While online subscription models for sales of roasted coffee have become standard offerings in recent years, it has also always been true that coffee-selling businesses are also consumers in their own right. Espresso machines, as one example, consume certain products — baskets, gaskets, screens and screws among them — with regularity.
Caffewerks has connected these dots. The Seattle-based aftermarket parts, accessories and tools manufacturer for the coffee industry is launching a business-to-business subscription model of its own this month for a Quarterly Preventative Maintenance Kit.
Packaged neatly in a colorfully labeled can, the Caffewerks Preventative Maintenance kit includes one portafilter basket, one silicon brew group gasket, a brew group shower screen — all designed and manufactured by CW — plus the screw that holds the screen in place. Kits are available to fit La Marzocco, Slayer, Synesso and Mavam machines, as well as E61 model groupheads adopted by myriad other manufacturers.
“We live busy lives, especially cafe owners,” Caffewerks’ Sara Ziniewicz Michelman told Daily Coffee News.

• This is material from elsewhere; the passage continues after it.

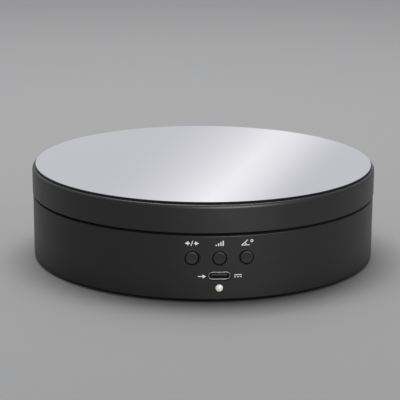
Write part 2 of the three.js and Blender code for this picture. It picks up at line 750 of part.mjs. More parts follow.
/** The screws that hold the motor's ears up against the deck. */
function motorScrews() {
  const sizes = { headRadius: 3, headHeight: 1.8, shankRadius: 1.4, length: 5.2 };
  return [-1, 1].map((side, i) => {
    const placed = screw(`motor_screw_${i + 1}`, sizes);
    const headFoot = MOTOR_PLATE_UNDER - sizes.headHeight - SHEET_GAP;
    placed.position.set(side * EAR_REACH, MOTOR_OFFSET, headFoot);
    return placed;
  });
}

/** The wound coil that fills the lower half of the can round the rotor. */
function statorCoil() {
  const mesh = piece("stator_coil", ring(COIL.inner, COIL.outer, COIL.foot, COIL.top, MEDIUM), copper);
  mesh.position.y = MOTOR_OFFSET;
  return mesh;
}

/** The plate over the coil, with the gears' three pins riveted in it and holes for the turning shafts. */
function trainPlate() {
  const bottom = COIL.top + SHEET_GAP;
  let body = rod(COIL.outer, bottom, TRAIN_PLATE_TOP, rotorAxis.x, rotorAxis.y, MEDIUM);
  for (const axis of [rotorAxis, outputAxis]) {
    body = body.subtract(rod(JOURNAL_HOLE, bottom - CUT, TRAIN_PLATE_TOP + CUT, axis.x, axis.y, TINY));
  }
  for (const axis of [firstAxis, secondAxis, thirdAxis]) {
    const pinTop = MOTOR_PLATE_UNDER - CLEARANCE;
    body = body.add(rod(PIN_RADIUS, bottom + SHEET_GAP, pinTop, axis.x, axis.y, TINY));
  }
  return piece("train_plate", body, zincPlate);
}

/** The ring magnet on its steel shaft, with the train's first pinion on top. */
function rotor() {
  const shaftFoot = CAN_BOTTOM + CAN_SHEET + RUNNING_GAP;
  const magnetBody = rod(MAGNET.radius, MAGNET.foot, MAGNET.top, 0, 0, MEDIUM);
  const shaft = rod(JOURNAL, shaftFoot, layer(0), 0, 0, TINY);
  const toothed = gearOutline(rotorPinion, facing(rotorAxis, firstAxis));
  const top = raised(toothed, layer(0) - RUNNING_GAP, layer(0) + GEAR_FACE);
  const mesh = piece("rotor", magnetBody.add(shaft).add(top), magnet);
  mesh.position.set(rotorAxis.x, rotorAxis.y, 0);
  return mesh;
}

function outputGear() {
  const floor = layer(3);
  const outline = gearOutline(outputWheel, meshedAt(outputWheel, outputAxis, thirdAxis));
  const bore = rod(SHAFT_RADIUS + RUNNING_GAP, floor - CUT, floor + GEAR_FACE + CUT, 0, 0, MEDIUM);
  return piece("output_gear", raised(outline, floor, floor + GEAR_FACE).subtract(bore), whiteAcetal);
}

/** The output shaft: a thin lower journal, the gear seat, and a flatted top that is tapped for the screw. */
function outputShaft() {
  const journalFoot = COIL.top + RUNNING_GAP;
  const flatsFrom = 27;
  const tapFrom = 28;
  const tapRadius = 1.3;
  const journal = rod(JOURNAL, journalFoot, layer(3) + SINK, 0, 0, TINY);
  const seat = rod(SHAFT_RADIUS, layer(3), flatsFrom + SINK, 0, 0, MEDIUM);
  const flatted = raised(doubleD(SHAFT_RADIUS, SHAFT_FLAT), flatsFrom, SHAFT_TOP);
  const tapped = rod(tapRadius, tapFrom, SHAFT_TOP + CUT, 0, 0, TINY);
  return piece("output_shaft", journal.add(seat).add(flatted).subtract(tapped), steel);
}

/** The flat five-wire lead from the motor's window, between its posts, to the plug on the board. */
function motorLead() {
  const halfWidth = 3;
  const halfThickness = 0.6;
  const section = new THREE.Shape(
    points([
      [-halfWidth, -halfThickness],
      [halfWidth, -halfThickness],
      [halfWidth, halfThickness],
      [-halfWidth, halfThickness],
    ]),
  );
  const route = new THREE.CatmullRomCurve3(
    [
      [-5.3, 8],
      [-8, 8],
      [-13, 6.4],
      [-20, 4.4],
      [-36, 4.2],
      [-44, 6],
      [-50, 10],
      [-54, 12],
      [-56.2, 12],
    ].map(([y, z]) => new THREE.Vector3(0, y, z)),
  );
  const swept = new THREE.ExtrudeGeometry(section, { steps: 28, bevelEnabled: false, extrudePath: route });
  return piece("motor_lead", solid(swept), ribbonGrey);
}

// ---- Controls -----------------------------------------------------------------------------------------

/** A push button: a cap that fills its hole flush with the wall, and a flange that keeps it in. */
function button(name, x) {
  const setBack = 0.1;
  const cap = rodAlongY(BUTTON_RADIUS, -BASE_RADIUS - CUT, PAD_FACE + SINK, x, BUTTON_HEIGHT);
  const wallLine = rod(BASE_RADIUS - setBack, 0, SEAM_BOTTOM, 0, 0, ROUND);
  const flange = rodAlongY(FLANGE_RADIUS, PAD_FACE + CLEARANCE, FLANGE_BACK, x, BUTTON_HEIGHT);
  return piece(name, cap.intersect(wallLine).add(flange), blackButton);
}

/** A tactile switch's body, with a well for its plunger. */
function switchBody(name, x) {
  const half = 3;
  const wellRadius = PLUNGER_RADIUS + 0.25;
  const wellDepth = 0.9;
  const foot = BUTTON_HEIGHT - half;
  const box = block(x - half, x + half, SWITCH_FACE, BOARD_FRONT - CLEARANCE, foot, BUTTON_HEIGHT + half);
  const well = rodAlongY(wellRadius, SWITCH_FACE - CUT, SWITCH_FACE + wellDepth, x, BUTTON_HEIGHT, PLAIN);
  return piece(name, box.subtract(well), blackPart);
}

/** The plunger that a button's flange pushes into its switch. */
function switchPlunger(name, x) {
  const inWell = 0.3;
  const front = FLANGE_BACK + CLEARANCE;
  const body = rodAlongY(PLUNGER_RADIUS, front, SWITCH_FACE + inWell, x, BUTTON_HEIGHT, PLAIN);
  return piece(name, body, blackButton);
}

function controlBoard() {
  const { halfWidth, foot, top, screwHole } = BOARD;
  let body = block(-halfWidth, halfWidth, BOARD_FRONT, BOARD_BACK, foot, top);
  for (const x of [-BOARD_SCREW_X, BOARD_SCREW_X]) {
    const hole = rodAlongY(screwHole, BOARD_FRONT - CUT, BOARD_BACK + CUT, x, BOARD_SCREW_HEIGHT, PLAIN);
    body = body.subtract(hole);
  }
  return piece("control_board", body, greenBoard);
}

/** The screws that hold the board to its two posts, driven from inside. */
function boardScrews() {
  const sizes = { headRadius: 1.9, headHeight: 1.3, shankRadius: 0.85, length: 4.6 };
  return [-1, 1].map((side, i) => {
    const placed = screw(`board_screw_${i + 1}`, sizes);
    placed.rotation.x = Math.PI / 2;
    const headBack = BOARD_BACK + sizes.headHeight + SHEET_GAP;
    placed.position.set(side * BOARD_SCREW_X, headBack, BOARD_SCREW_HEIGHT);
    return placed;
  });
}

/** The inlet's steel shell, at the standard size. */
function usbShell() {
  const outline = stadium(INLET.width, INLET.height);
  const inner = [INLET.width - 2 * INLET.sheet, INLET.height - 2 * INLET.sheet];
  outline.holes.push(stadium(...inner, THREE.Path));
  const body = carriedBack(outline, INLET.front, BOARD_FRONT - CLEARANCE, INLET_HEIGHT);
  return piece("usb_shell", body, steel);
}

/** The inlet's moulded core, with the tongue that carries its contacts. */
function usbTongue() {
  const { coreWidth, coreHeight, coreFront, tongueHalf, tongueFront, tongueThickness } = INLET;
  const core = carriedBack(stadium(coreWidth, coreHeight), coreFront, BOARD_FRONT - CLEARANCE, INLET_HEIGHT);
  const foot = INLET_HEIGHT - tongueThickness / 2;
  const top = INLET_HEIGHT + tongueThickness / 2;
  const tongue = block(-tongueHalf, tongueHalf, tongueFront, coreFront + SINK, foot, top);
  return piece("usb_tongue", core.add(tongue), blackPart);
}

/** The power lamp: a domed 3 mm body on two leads. */
function powerLamp() {
  const front = -74.95;
  const domeDepth = 0.8;
  const flangeRadius = 1.9;
  const flangeFront = -70.3;
  const flangeBack = -69.3;
  const profile = [
    [0, front],
    [LAMP_RADIUS * 0.6, front + domeDepth * 0.2],
    [LAMP_RADIUS, front + domeDepth],
    [LAMP_RADIUS, flangeFront],
    [flangeRadius, flangeFront],
    [flangeRadius, flangeBack],
    [0, flangeBack],
  ];
  let body = turnedAlongY(profile, 0, LAMP_HEIGHT);
  const leadX = 0.8;
  const leadHalf = 0.25;
  const leadBack = BOARD_FRONT - CLEARANCE;
  for (const x of [-leadX, leadX]) {
    const foot = LAMP_HEIGHT - leadHalf;
    const top = LAMP_HEIGHT + leadHalf;
    body = body.add(block(x - leadHalf, x + leadHalf, flangeBack - SINK / 2, leadBack, foot, top));
  }
  return piece("power_lamp", body, lampLens);
}

function controllerChip() {
  const { left, right, foot, top, thickness } = CHIP;
  const back = BOARD_BACK + SHEET_GAP;
  return piece("controller_chip", block(left, right, back, back + thickness, foot, top), blackPart);
}

function leadPlug() {
  const { halfWidth, foot, top, thickness } = PLUG;
  const back = BOARD_BACK + CLEARANCE;
  return piece("lead_plug", block(-halfWidth, halfWidth, back, back + thickness, foot, top), whiteAcetal);
}

// ---- Assembly -----------------------------------------------------------------------------------------

const base = group(baseShell(), bottomCover(), ...feet(), ...coverScrews());
const ballRing = group(
  race("lower_race", true, LOWER_RACE_TOP),
  race("upper_race", false, UPPER_RACE_UNDER),
  ballCage(),
  ...balls(),
);
const platter = group(platterTray(), mirrorDisc(), mirrorTape(), driveHub(), shaftScrew());
const motor = group(
  motorCan(),
  motorPlate(),
  ...motorScrews(),
  statorCoil(),
  trainPlate(),
  rotor(),
  compoundGear("train_gear_1", firstWheel, firstPinion, firstAxis, rotorAxis, secondAxis, layer(0)),
  compoundGear("train_gear_2", secondWheel, secondPinion, secondAxis, firstAxis, thirdAxis, layer(1)),
  compoundGear("train_gear_3", thirdWheel, thirdPinion, thirdAxis, secondAxis, outputAxis, layer(2)),
  outputGear(),
  outputShaft(),
  motorLead(),
);
const pushButtons = Object.entries(BUTTON_PLACES).flatMap(([use, x]) => [
  button(`${use}_button`, x),
  switchPlunger(`${use}_plunger`, x),
  switchBody(`${use}_switch`, x),
]);
const controls = group(
  ...pushButtons,
  controlBoard(),
  ...boardScrews(),
  usbShell(),
  usbTongue(),
  powerLamp(),
  controllerChip(),
  leadPlug(),
);

const standing = group(base, ballRing, platter, motor, controls);
standing.position.z = FOOT_DROP;

export default group(standing);
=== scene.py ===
"""The visible surfaces, finishes, light and camera of a motorised turntable display stand.

Everything is in metres, +Z up, with the origin on the floor under the centre of the stand and the
controls facing -Y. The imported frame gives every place. New pieces are turned, cut and softened as a
model maker would, and each one rides on the body whose solid it stands for.
"""

import logging
import math
from dataclasses import dataclass, field
from enum import Enum
from typing import Callable, Iterable, Mapping, Sequence

import bpy
from bpy.types import Material, Node, NodeSocket, NodeTree, Object
from mathutils import Euler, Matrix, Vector


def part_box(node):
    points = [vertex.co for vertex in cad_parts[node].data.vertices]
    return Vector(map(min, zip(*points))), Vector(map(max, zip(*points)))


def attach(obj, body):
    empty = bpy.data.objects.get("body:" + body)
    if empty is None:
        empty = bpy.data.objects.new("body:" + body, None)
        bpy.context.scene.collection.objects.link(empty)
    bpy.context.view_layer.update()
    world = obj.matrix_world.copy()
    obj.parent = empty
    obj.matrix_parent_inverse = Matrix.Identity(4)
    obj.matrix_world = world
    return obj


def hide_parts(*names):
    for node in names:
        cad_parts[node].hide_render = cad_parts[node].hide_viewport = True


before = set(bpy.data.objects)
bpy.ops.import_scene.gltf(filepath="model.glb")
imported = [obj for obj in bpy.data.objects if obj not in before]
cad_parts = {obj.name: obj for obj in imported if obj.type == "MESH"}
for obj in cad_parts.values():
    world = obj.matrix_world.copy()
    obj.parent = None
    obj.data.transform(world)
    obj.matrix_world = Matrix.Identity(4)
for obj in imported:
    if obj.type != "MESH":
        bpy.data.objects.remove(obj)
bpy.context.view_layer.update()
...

Ziniewicz Michelman is half of Caffewerks’ staff of two, the other half being her father, Terry Ziniewicz. The two also work together at Mavam Espresso, where Ziniewicz Michelman is operations manager.
“Having your preventive maintenance be a subscription service allows for you to care for your equipment in a timely fashion so you don’t have bigger issues down the road,” said Ziniewicz Michelman. “We want to help take one thing off your busy schedule and make a long-lasting impact on the care of your equipment.”
Ziniewicz Michelman said the plan is to roll out the subscription service Nov. 1 with its own website. The price structure will range between $20 to $40 for product options. Kits will be sold a la carte or as part of annual subscriptions, which will be paid for once a year and shipped quarterly. The company will promote the subscription on social media in the weeks before the launch, including with a contest that awards subscription giveaways.
Said Ziniewicz Michelman, “We believe quarterly maintenance is the bare minimum of preventive maintenance services that should be done.”
Meanwhile, the other half of the Caffewerks team is looking forward to some new moves on the Mavam front. Product engineer and designer Terry Ziniewicz, who co-founded the Espresso Parts company in 1993 and sold it two decades later, established Caffewerks initially as a consulting company. Caffewerks has since gotten into developing its own products, and Ziniewicz continues to keep busy with the Mavam under-counter espresso machine system.
Ziniewicz told DCN that Mavam has been experiencing continued growth, particularly since the three-group iteration launched at SCA last year and has now entered full-steam into production.
“That’s become quite the game-changer for us,” said Ziniewicz, adding that that company’s latest focus is on its standalone steam units. “We’ve found a whole other niche in [standalone steam], with regards to chocolate companies and tea companies that like to have access to steam.”
The Seattleite industry veteran takes particular pride in the Emerald City’s exploding espresso equipment scene in recent years.
“It’s fun and it’s a proud moment in my time in coffee to see that there’s three manufacturers of espresso equipment in Seattle,” said Ziniewicz. “We’re literally changing how things have been for years and years and years — Synesso, Slayer, Mavam, and then Modbar over in Indiana. That’s incredible. That’s something I would’ve never anticipated.”
Ziniewicz said he intends to eventually step away from Mavam in order to continue to innovate and investigate other avenues of technology within with coffee industry. While keeping his cards close to the vest for now, Ziniewicz did admit at an unrelated point in conversation with DCN that grinders have long been an area of obsession in his spare time.
“There was a corner of my shop that became the bane of my existence — the grinder corner,” said Ziniewicz, who admires the functionality of the EtzMax, is fascinated by the trending use of bulk grinders for espresso, and yet is most partial to the Mythos One. The latter grinder modeled traveled alongside the Mavam in a teardrop trailer Ziniewicz recently towed coast to coast for a Mavam roadtrip US tour.
Still, Ziniewicz doesn’t think grinder perfection exists quite yet, nor does he claim to have any silver bullets. Of his grinder obsession, Ziniewicz said, “I was just trying to solve problems in grinders. For every one problem I solved, I created ten more.”